As teachers, we are made to feel like we have to get through content and that we have to try to get every student to do well on every little item in the content list. The standards become a source of stress, when pacing inevitably derails, or when we are forced to make learning experience subpar just to get through something to maintain pace. We end up not taking risks and we avoid taking more time to dive deeper into something that might be worth exploring. We are not as flexible and are less likely to adapt when needed.
The powers that be have been trying to make us jump through those hoops for a while now. We are used to it. Ask yourself how many times you have been tempted to plow ahead through a concept that clearly needed more time just to get to another concept, because you couldn't stand the idea of not "covering it." Or how many times have you tried to save time by killing the active learning portion (the student exploration part) of a concept and instead just explained it, gave a few problems about it to try, and then assessed it like they actually learned something besides the temporary ability to replicate your process of solving similar problems with different numbers or slightly different setup?
We are all guilty of those things, I'm sure. Maybe you have moved away from doing them. Maybe you have strategies to avoid them. But with a long list of content and high stakes testing associated it can be tempting to go against our real caring instincts and give into the hoop-jumping checklist for content coverage.
The most tragic big systemic result of using content standards and retention testing of them is that education ends up be molded to the tests.

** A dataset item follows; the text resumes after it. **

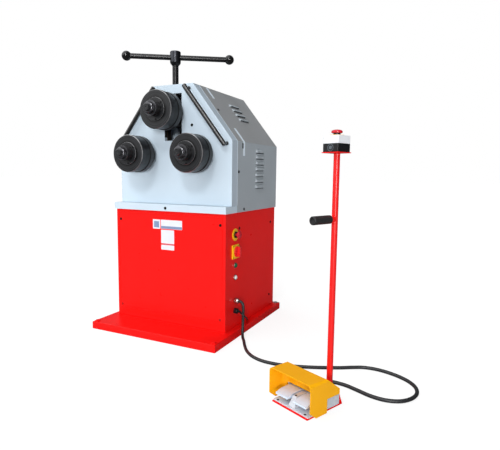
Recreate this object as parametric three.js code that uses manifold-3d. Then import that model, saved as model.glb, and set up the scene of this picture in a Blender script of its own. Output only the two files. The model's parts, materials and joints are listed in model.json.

The standards and their tests become a purpose and focus for schools. I have a hard time dreaming up more awful possible purpose that is not also criminal. Time and energy which could be used to make educational inspiring and meaningful is used to prepare students to perform on the tests. Teachers spend a ridiculous amount of time on professional development analyzing data and dreaming up solutions for getting their students to perform better on the tests. It's a nightmare of hoop jumping, and it suffocates schools.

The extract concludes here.